The consensus amongst economic circles is that it will fail to attain even a significant fraction of the revenues it expects to, and that those taxes it does raise revenue from will impact the poor and middle class much more so than the rich it is targeting.

http://www.forbes.com/sites/timworstall/2012/06/20/the-stupi...

http://www.cnbc.com/id/45583134

http://www.telegraph.co.uk/finance/comment/kamal-ahmed/88722...


>What will likely happen is the same thing that happened when Sweden implemented their own financial transaction tax

I'm not going to argue for the efficacy of the tax your talking about, but the differences in Sweden and the US are too large to make a valid comparison.

The US is the largest economy in the world, a small tax that pushes people out of Swedish markets may not do the same here--US markets may be relatively more attractive.


They are currently very attractive. Once you implement a transaction tax on them though, they become less so.

When transaction volume begins shifting to an untaxed foreign exchange, the companies will begin the process of relisting to be on the foreign exchanges. The process (obviously) isn't easy or fast, but it's preferable to unallocated shares.

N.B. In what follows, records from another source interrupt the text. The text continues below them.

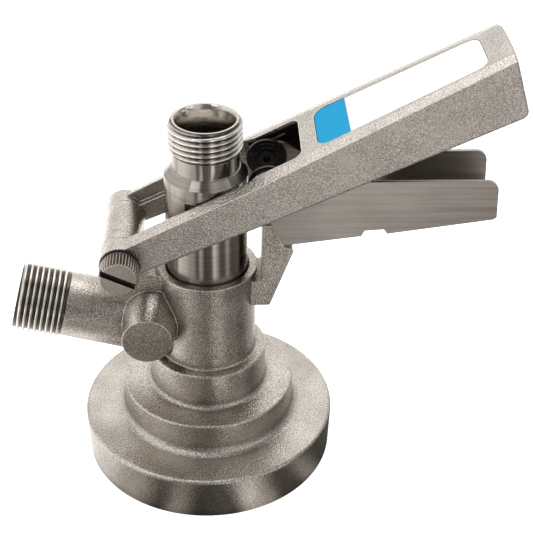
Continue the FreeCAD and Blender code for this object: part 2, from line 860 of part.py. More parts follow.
def place_on_grip(piece, drop):
    """Set a plate on the grip's top, parallel to it, in the lever's own frame."""
    piece.Placement = Placement(Vector(), Rotation(Vector(0, 1, 0), -2))
    piece.setExpression("Placement.Base.x", bound("label_start"))
    piece.setExpression("Placement.Base.z", bound(f"{LABEL_TOP} - {drop}"))
    piece.setExpression("Placement.Rotation.Angle", bound(f"-1 * atan( {LABEL_RISE} )"))


def lever_handle():
    eyes = []
    for side, start in (("near", "- arm_outer"), ("far", "hinge_barrel_half + wall_gap")):
        eyes.append(rod(f"{side}_eye", "hinge_barrel_radius",
                        "arm_outer - hinge_barrel_half - wall_gap", "Y", y=start))
    arms = cut("forked_blank", lever_blank(), fused("lever_hollow", [lever_cavity(), lever_fork()]))
    ribs = []
    for side, start in (("near", "- arm_inner - 0.5"), ("far", "hinge_barrel_half + wall_gap")):
        ribs.append(block(f"{side}_rib", ("4", start, "- rib_bottom"),
                          ("rib_length - 4", "arm_inner + 0.5 - hinge_barrel_half - wall_gap",
                           "rib_top + rib_bottom")))
    solid = fused("lever_solid", [arms] + eyes + ribs)
    near_hole = rod("near_bolt_hole", "hinge_bolt_radius + seat_fit", "arm_outer", "Y",
                    y="- arm_outer - 1")
    far_hole = rod("far_bolt_hole", "hinge_bolt_radius + seat_fit", "arm_outer - 1.5", "Y")
    pin_holes = rod("pin_holes", "drive_pin_radius + seat_fit", "2 * ( arm_inner + pin_embed )",
                    "Y", "drive_pin_along", "- arm_inner - pin_embed", "drive_pin_above")
    screw_holes = rod("screw_holes", "screw_shank_radius + seat_fit",
                      "2 * ( arm_inner + pin_embed )", "Y", "pivot_along",
                      "- arm_inner - pin_embed", "pivot_above")
    recess = label_shape("label_recess_tool", "2 * label_recess", "0.2")
    place_on_grip(recess, "0")
    hollows = fused("lever_holes", [near_hole, far_hole, pin_holes, screw_holes, recess])
    handle = cut("lever_handle", solid, hollows)
    place_on_lever(handle)
    return handle


def label_insert():
    plate = label_shape("label_plate", "label_thickness", "0")
    place_on_grip(plate, "label_recess + label_thickness / 2 + seat_fit")
    label = grouped("label_insert", [plate])
    place_on_lever(label)
    return label


def hinge_bolt():
    head_start = "( 0 - arm_outer - bolt_washer_height - bolt_head_height )"
    head = rod("bolt_head", "bolt_head_radius", "bolt_head_height", "Y", y=head_start)
    shank = rod("bolt_shank", "hinge_bolt_radius",
                "2 * arm_outer + bolt_washer_height - 2.2 + 1", "Y",
                y="0 - arm_outer - bolt_washer_height - 1")
    slot = block("bolt_slot", ("0 - bolt_head_radius - 1", f"{head_start} - 1", "0 - bolt_slot_width / 2"),
                 ("2 * bolt_head_radius + 2", "bolt_slot_depth + 1", "bolt_slot_width"))
    bolt = cut("hinge_bolt", fused("bolt_solid", [head, shank]), slot)
    bolt.Placement = Placement(Vector(), Rotation(Vector(0, 1, 0), 20))
    bolt.setExpression("Placement.Base.x", bound("hinge_x"))
    bolt.setExpression("Placement.Base.z", bound("hinge_z"))
    bolt.setExpression("Placement.Rotation.Angle", bound("0 - bolt_slot_turn - lever_incline"))
    return bolt


def bolt_washer():
    disc = rod("washer_disc", "bolt_head_radius + 0.1", "bolt_washer_height - 2 * seat_fit", "Y",
               y="0 - arm_outer - bolt_washer_height + seat_fit")
    hole = rod("washer_hole", "hinge_bolt_radius + seat_fit", "3 * bolt_washer_height", "Y",
               y="0 - arm_outer - 2 * bolt_washer_height")
    washer = cut("bolt_washer", disc, hole)
    place_on_lever(washer)
    return washer


def drive_pins():
    near = rod("near_drive_pin", "drive_pin_radius", "arm_inner + pin_embed - drive_pin_end - seat_fit",
               "Y", "drive_pin_along", "0 - arm_inner - pin_embed + seat_fit", "drive_pin_above")
    pins = grouped("drive_pins", [near, mirrored(near, "far_drive_pin")])
    place_on_lever(pins)
    return pins


def release_trigger():
    """Bent sheet channel: two side plates joined by the web under the fingers."""
    under = "( ( trigger_front_drop - trigger_rear_drop ) / ( trigger_reach - trigger_front ) )"
    level = f"( 0 - trigger_front_drop + {under} * ( notch_start - trigger_front ) )"
    trigger = padded("release_trigger", "XZ_Plane", [
        ("trigger_front", "- trigger_front_drop"),
        ("notch_start", level),
        ("notch_start + 1", f"{level} + notch_height"),
        ("finger_web_start - 1.6", f"{level} + notch_height + 0.4"),
        ("finger_web_start - 0.5", f"{level} + 0.8"),
        ("trigger_reach - 1.2", "- trigger_rear_drop"),
        ("trigger_reach", "0.8 - trigger_rear_drop"),
        ("trigger_reach - 0.6", "trigger_top"),
        ("trigger_head + 6", "trigger_top"),
        ("trigger_head", "trigger_head"),
        ("- trigger_head", "trigger_head"),
        ("- trigger_head + 1.5", "- 0.8 * trigger_head"),
    ], "2 * trigger_half")
    pocketed(trigger, "channel", "XZ_Plane", [
        ("-30", "-40"),
        ("finger_web_start", "-40"),
        ("finger_web_start", f"{level} + 0.8 + trigger_sheet"),
        ("trigger_reach + 5", "trigger_sheet + 0.6 - trigger_rear_drop"),
        ("trigger_reach + 5", "30"),
        ("-30", "30"),
    ], "2 * ( trigger_half - trigger_sheet )")
    corners = cross_edge_at(
        ("trigger_reach - 0.6", "trigger_top"),
        ("trigger_head", "trigger_head"),
        ("- trigger_head", "trigger_head"),
    )
    rounded(trigger, "trigger_rounding", "trigger_corner", corners)
    nose = cross_edge_at(("trigger_front", "- trigger_front_drop"))
    rounded(trigger, "nose_rounding", "trigger_corner / 4", nose)
    hole = rod("pivot_hole", "bush_barrel_radius + running_fit", "4 * trigger_half", "Y",
               y="- 2 * trigger_half")
    pivoted = cut("trigger_drilled", trigger, hole)
    pivoted.Label = "release_trigger"
    trigger.Label = "trigger_channel"
    pivoted.setExpression("Placement.Base.x", bound(PIVOT_X))
    pivoted.setExpression("Placement.Base.z", bound(PIVOT_Z))
    return pivoted


FLANGE_FACE = "( trigger_half - trigger_sheet - running_fit - bush_flange_height )"


def pivot_bushes():
    """Black bushes on which the two side plates of the trigger turn."""
    flange = rod("bush_flange", "bush_flange_radius", "bush_flange_height", "Y", y=FLANGE_FACE)
    barrel = rod("bush_barrel", "bush_barrel_radius", f"trigger_half + wall_gap / 2 - {FLANGE_FACE}",
                 "Y", y=FLANGE_FACE)
    spigot = rod("bush_spigot", "bush_spigot_radius", f"arm_inner - seat_fit - {FLANGE_FACE}", "Y",
                 y=FLANGE_FACE)
    sink = rod("bush_sink", "screw_head_radius + seat_fit",
               "screw_head_height - screw_head_proud + 1", "Y", y=f"{FLANGE_FACE} - 1")
    bore = rod("bush_bore", "screw_shank_radius + seat_fit", "arm_outer", "Y", y=FLANGE_FACE)
    far = cut("far_bush", fused("bush_solid", [flange, barrel, spigot]), fused("bush_hollow", [sink, bore]))
    bushes = grouped("pivot_bushes", [far, mirrored(far, "near_bush")])
    far.setExpression("Placement.Base.x", bound("pivot_along"))
    far.setExpression("Placement.Base.z", bound("pivot_above"))
    place_on_lever(bushes)
    return bushes


def pivot_screws():
    head_start = f"( {FLANGE_FACE} - screw_head_proud )"
    head = rod("screw_head", "screw_head_radius", "screw_head_height - seat_fit", "Y", y=head_start)
    shank = rod("screw_shank", "screw_shank_radius",
                f"arm_inner + pin_embed - seat_fit - {head_start}", "Y", y=head_start)
    socket = doc.addObject("Part::Prism", "screw_socket")
    socket.Polygon = 6
    socket.Placement = Placement(Vector(), Rotation(Vector(1, 0, 0), -90))
    socket.setExpression("Circumradius", bound("screw_socket_radius"))
    socket.setExpression("Height", "2.5")
    socket.setExpression("Placement.Base.y", bound(f"{head_start} - 1"))
    far = cut("far_screw", fused("screw_solid", [head, shank]), socket)
    far.setExpression("Placement.Base.x", bound("pivot_along"))
    far.setExpression("Placement.Base.z", bound("pivot_above"))
    screws = grouped("pivot_screws", [far, mirrored(far, "near_screw")])
    place_on_lever(screws)
    return screws


def trigger_springs():
    """Torsion springs round the bushes, between the side plates and the arms."""
    start = "( trigger_half + wall_gap + spring_wire_radius )"
    pitch = "( 2 * spring_wire_radius + 0.1 )"
    helix = doc.addObject("Part::Helix", "spring_helix")
    helix.Placement = Placement(Vector(), Rotation(Vector(1, 0, 0), -90))
    helix.setExpression("Radius", bound("spring_coil_radius"))
    helix.setExpression("Pitch", bound(pitch))
    helix.setExpression("Height", bound(f"{pitch} * spring_turns"))
    helix.setExpression("Placement.Base.y", bound(start))
    finish = f"{start} + {pitch} * spring_turns"
    legs = (
        ("front_leg", "spring_coil_radius", start, "spring_leg", "spring_coil_radius", "0"),
        ("back_leg", "0", finish, "- spring_coil_radius", "- spring_leg", "- spring_coil_radius"),
    )
    lines = []
    for name, x1, along, z1, x2, z2 in legs:
        leg = doc.addObject("Part::Line", name)
        ends = {"X1": x1, "Y1": along, "Z1": z1, "X2": x2, "Y2": along, "Z2": z2}
        for key, text in ends.items():
            leg.setExpression(key, bound(text))
        lines.append(leg)
    path = grouped("spring_path", [lines[0], helix, lines[1]])
    section = doc.addObject("Part::Circle", "spring_section")
    section.setExpression("Radius", bound("spring_wire_radius"))
    section.setExpression("Placement.Base.x", bound("spring_coil_radius"))
    section.setExpression("Placement.Base.y", bound(start))
    section.setExpression("Placement.Base.z", bound("spring_leg"))
    far = doc.addObject("Part::Sweep", "far_spring")
    far.Sections = [section]
    far.Spine = (path, ["Edge1", "Edge2", "Edge3"])
    far.Solid = True
    far.Transition = "Transformed"
    doc.recompute()
    far.Placement = Placement(Vector(), Rotation(Vector(0, 1, 0), 180))
    far.setExpression("Placement.Base.x", bound("pivot_along"))
    far.setExpression("Placement.Base.z", bound("pivot_above"))
    springs = grouped("trigger_springs", [far, mirrored(far, "near_spring")])
    place_on_lever(springs)
    return springs


def build():
    nodes = {
        "body_casting": body_casting(),
        "keg_seal": keg_seal(),
        "upper_o_ring": o_ring("upper_o_ring", "upper_o_ring_z"),
        "lower_o_ring": o_ring("lower_o_ring", "lower_o_ring_z"),
        "gas_check_valve": gas_check_valve(),
        "check_valve_ring": valve_ring(),
        "probe": probe(),
        "probe_seal": probe_seal(),
        "check_ball": check_ball(),
        "ball_retainer": ball_retainer(),
        "lever_handle": lever_handle(),
        "hinge_bolt": hinge_bolt(),
        "bolt_washer": bolt_washer(),
        "drive_pins": drive_pins(),
        "release_trigger": release_trigger(),
        "pivot_bushes": pivot_bushes(),
        "pivot_screws": pivot_screws(),
        "trigger_springs": trigger_springs(),
        "label_insert": label_insert(),
    }
    return nodes


def check_and_export(nodes):
    doc.recompute()
    for item in doc.Objects:
        if "Invalid" in item.State or "Error" in item.State:
            raise RuntimeError(f"{item.Name} did not build: {item.State}")
    os.makedirs("parts", exist_ok=True)
    for name, item in nodes.items():
        if item.Shape.isNull() or not item.Shape.isValid():
            raise RuntimeError(f"{name} has no valid shape")
        item.Shape.exportStep(f"parts/{name}.step")


check_and_export(build())
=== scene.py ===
"""Looks of the keg coupler: materials, threads, knurling, light and camera."""
import math

import bmesh
import bpy
from mathutils import Matrix, Vector

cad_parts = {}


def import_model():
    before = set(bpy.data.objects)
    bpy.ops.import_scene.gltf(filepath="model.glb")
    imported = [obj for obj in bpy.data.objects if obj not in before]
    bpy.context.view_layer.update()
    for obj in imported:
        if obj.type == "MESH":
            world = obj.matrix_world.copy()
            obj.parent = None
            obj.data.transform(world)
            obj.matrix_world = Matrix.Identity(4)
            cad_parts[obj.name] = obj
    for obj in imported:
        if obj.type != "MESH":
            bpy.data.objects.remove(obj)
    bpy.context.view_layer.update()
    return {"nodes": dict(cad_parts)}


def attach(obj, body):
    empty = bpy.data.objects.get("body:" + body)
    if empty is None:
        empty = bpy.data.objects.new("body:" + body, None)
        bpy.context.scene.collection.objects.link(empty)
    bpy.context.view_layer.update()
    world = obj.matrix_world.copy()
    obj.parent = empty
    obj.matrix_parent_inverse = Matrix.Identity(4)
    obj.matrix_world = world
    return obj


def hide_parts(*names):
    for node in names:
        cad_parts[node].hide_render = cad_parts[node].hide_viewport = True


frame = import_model()
nodes = frame["nodes"]
MM = 0.001

# Places that scene.py shares with the part's source, in millimetres
INLET_HEIGHT = 44.0
INLET_TILT = math.radians(13.8)
INLET_THREAD_START = 47.35
INLET_END = 63.0
OUTLET_THREAD_START = 111.85
OUTLET_END = 122.4
HINGE = Vector((-26.3, 0, 81.1)) * MM
INCLINE = math.radians(26)
HEAD_BACK = -18.1
HEAD_LENGTH = 6.9
HEAD_RADIUS = 6.1
SLOT_TURN = math.radians(26)
THREAD_RADIUS = 11.455
THREAD_PITCH = 1.814
THREAD_DEPTH = 1.12


# Materials

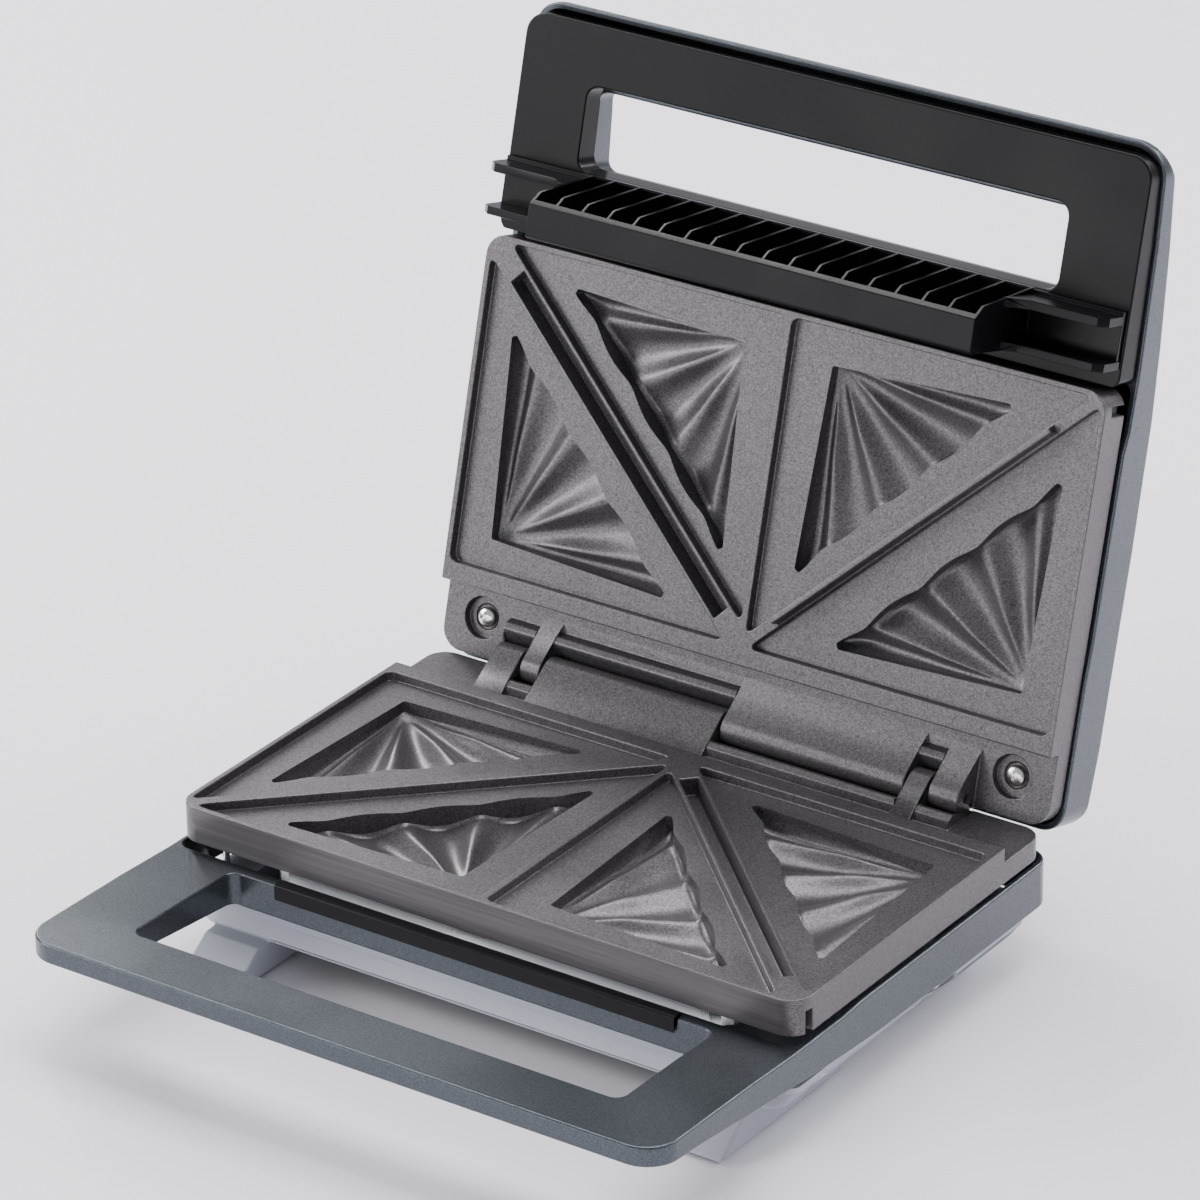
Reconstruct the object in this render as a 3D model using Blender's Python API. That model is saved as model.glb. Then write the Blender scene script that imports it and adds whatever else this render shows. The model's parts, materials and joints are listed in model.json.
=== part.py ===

Beyond that though, as transaction volume dwindles, and it simply must do so, there are less transactions being taxed. The tax might work as advertised in the near term, but will fail through attrition in out years. Of course, by then, it will have been claimed a success and Bernie will likely be out of office, so it'll be blamed on the next guy.

And, of course, let's not forget the idea that for every $1.00 we increase college subsidies, colleges raise prices by $0.65.


That's not my argument. My argument is that your point about Sweden isn't valid because it's relatively much easier to avoid Swedish markets.